Could every line of the data be printed exactly as it reads?
— start —
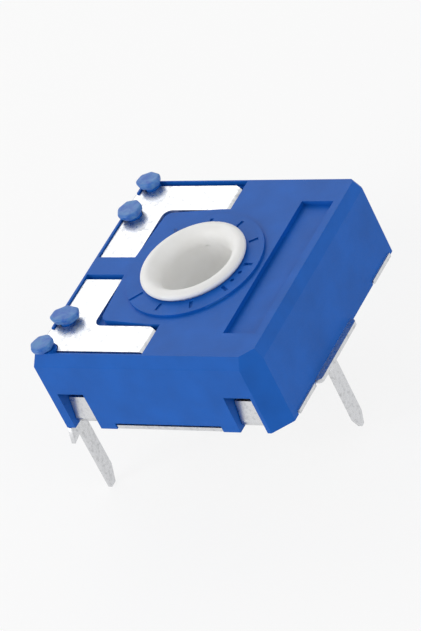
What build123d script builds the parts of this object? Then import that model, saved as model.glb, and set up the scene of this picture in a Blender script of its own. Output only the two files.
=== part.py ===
from build123d import *
import math
import os

# Flat-mounting single-turn trimmer potentiometer, millimetres.
# X runs from the side of the two end terminals to the side of the wiper pin, Y from front to back,
# Z is up. The origin is on the rotor axis, in the plane of the housing's top face.

# ---- housing: outer form ----
BODY_WIDTH = 14.35           # X
BODY_DEPTH = 14.5            # Y
BODY_HEIGHT = 5.35           # top face to the underside of the feet
AXIS_SHIFT = 0.125           # the rotor axis lies this far right of the middle of the body
BEVEL_DROP = 0.77            # steep bevel around the top face
BEVEL_IN_ENDS = 0.25         # how far it comes in at the front and the back
BEVEL_IN_RIGHT = 0.17
BEVEL_IN_LEFT = 0.32
CORNER_CUT = 1.0             # upright corner chamfer at the front right
CORNER_CUT_TOP = 0.65        # the same chamfer in the plane of the top face
CORNER_CUT_BACK = 0.2        # upright corner chamfer at the back right
END_WALL = 1.0               # front and back walls
SIDE_WALL = 0.9              # left and right walls
TOP_WALL = 1.3

# ---- dial, hole and trough in the top face ----
DIAL_RADIUS = 4.05
DIAL_RISE = 0.15
TICK_STEP = 33.5             # degrees between the nine ticks
TICK_WIDTH = 0.2
TICK_DEPTH = 0.08
TICK_LENGTH = 0.55
DOT_RADIUS = 0.12
DOTS_PER_STEP = 3
TROUGH_WIDTH = 2.03
TROUGH_LENGTH = 10.4
TROUGH_DEPTH = 0.3
TROUGH_EDGE = 0.67           # land between the trough and the right side

# ---- rotor ----
NECK_RADIUS = 2.9            # journal in the housing's hole and in the collector plate
RUN_CLEARANCE = 0.05         # radial running clearance of the journal
RIM_RADIUS = 3.08            # rolled rim above the dial
RIM_TOP = 0.62
RIM_LIFT = 0.05              # gap between the rim and the dial
RIM_UNDERCUT = 0.1           # how far the rim's rounding comes in at its foot
RIM_SHOULDER = 0.14          # and at its top
CREST_WIDTH = 0.05           # half of the flat-looking crest of the rim
MOUTH_FLARE = 0.22           # mouth wider than the bore, on the radius
MOUTH_DROP = 0.12            # the mouth's edge below the rim's crest
BORE_RADIUS = 2.2
LIP_RADIUS = 2.12            # retaining lip at the foot of the mouth
LIP_DEPTH = 0.4
LIP_THICKNESS = 0.08
DISC_RADIUS = 4.9
DISC_TOP = 2.3               # depth below the top face
DISC_THICKNESS = 0.9
STOP_LUG_HALF_ANGLE = 8.0
STOP_LUG_LENGTH = 0.6
TRAVEL_HALF = 132.5          # degrees each way from mid travel
STOP_SLACK = 0.5             # degrees left between lug and stop at the end of travel
STOP_GAP = 0.2               # radial gap between the disc and the stop block

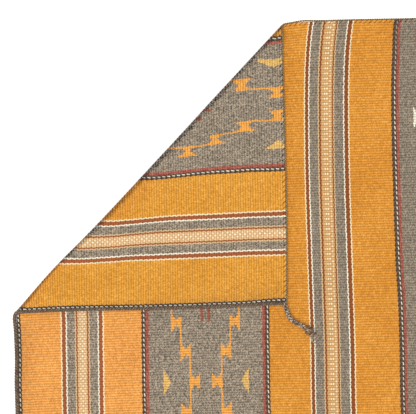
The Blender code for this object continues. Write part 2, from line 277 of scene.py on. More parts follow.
— end —
Result of the exercise -
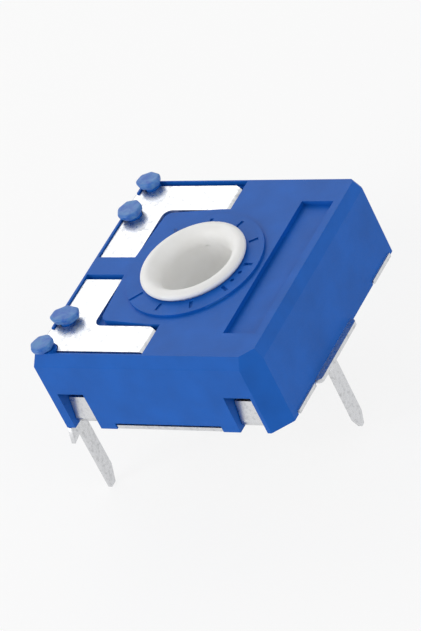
What build123d script builds the parts of this object? Then import that model, saved as model.glb, and set up the scene of this picture in a Blender script of its own. Output only the two files.
=== part.py ===
from build123d import *
import math
import os

# Flat-mounting single-turn trimmer potentiometer, millimetres.
# X runs from the side of the two end terminals to the side of the wiper pin, Y from front to back,
# Z is up. The origin is on the rotor axis, in the plane of the housing's top face.

# ---- housing: outer form ----
BODY_WIDTH = 14.35           # X
BODY_DEPTH = 14.5            # Y
BODY_HEIGHT = 5.35           # top face to the underside of the feet
AXIS_SHIFT = 0.125           # the rotor axis lies this far right of the middle of the body
BEVEL_DROP = 0.77            # steep bevel around the top face
BEVEL_IN_ENDS = 0.25         # how far it comes in at the front and the back
BEVEL_IN_RIGHT = 0.17
BEVEL_IN_LEFT = 0.32
CORNER_CUT = 1.0             # upright corner chamfer at the front right
CORNER_CUT_TOP = 0.65        # the same chamfer in the plane of the top face
CORNER_CUT_BACK = 0.2        # upright corner chamfer at the back right
END_WALL = 1.0               # front and back walls
SIDE_WALL = 0.9              # left and right walls
TOP_WALL = 1.3

# ---- dial, hole and trough in the top face ----
DIAL_RADIUS = 4.05
DIAL_RISE = 0.15
TICK_STEP = 33.5             # degrees between the nine ticks
TICK_WIDTH = 0.2
TICK_DEPTH = 0.08
TICK_LENGTH = 0.55
DOT_RADIUS = 0.12
DOTS_PER_STEP = 3
TROUGH_WIDTH = 2.03
TROUGH_LENGTH = 10.4
TROUGH_DEPTH = 0.3
TROUGH_EDGE = 0.67           # land between the trough and the right side

# ---- rotor ----
NECK_RADIUS = 2.9            # journal in the housing's hole and in the collector plate
RUN_CLEARANCE = 0.05         # radial running clearance of the journal
RIM_RADIUS = 3.08            # rolled rim above the dial
RIM_TOP = 0.62
RIM_LIFT = 0.05              # gap between the rim and the dial
RIM_UNDERCUT = 0.1           # how far the rim's rounding comes in at its foot
RIM_SHOULDER = 0.14          # and at its top
CREST_WIDTH = 0.05           # half of the flat-looking crest of the rim
MOUTH_FLARE = 0.22           # mouth wider than the bore, on the radius
MOUTH_DROP = 0.12            # the mouth's edge below the rim's crest
BORE_RADIUS = 2.2
LIP_RADIUS = 2.12            # retaining lip at the foot of the mouth
LIP_DEPTH = 0.4
LIP_THICKNESS = 0.08
DISC_RADIUS = 4.9
DISC_TOP = 2.3               # depth below the top face
DISC_THICKNESS = 0.9
STOP_LUG_HALF_ANGLE = 8.0
STOP_LUG_LENGTH = 0.6
TRAVEL_HALF = 132.5          # degrees each way from mid travel
STOP_SLACK = 0.5             # degrees left between lug and stop at the end of travel
STOP_GAP = 0.2               # radial gap between the disc and the stop block

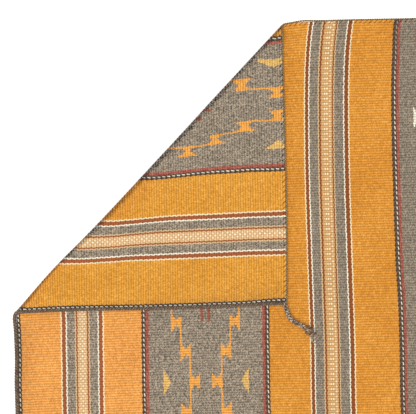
The Blender code for this object continues. Write part 2, from line 277 of scene.py on. More parts follow.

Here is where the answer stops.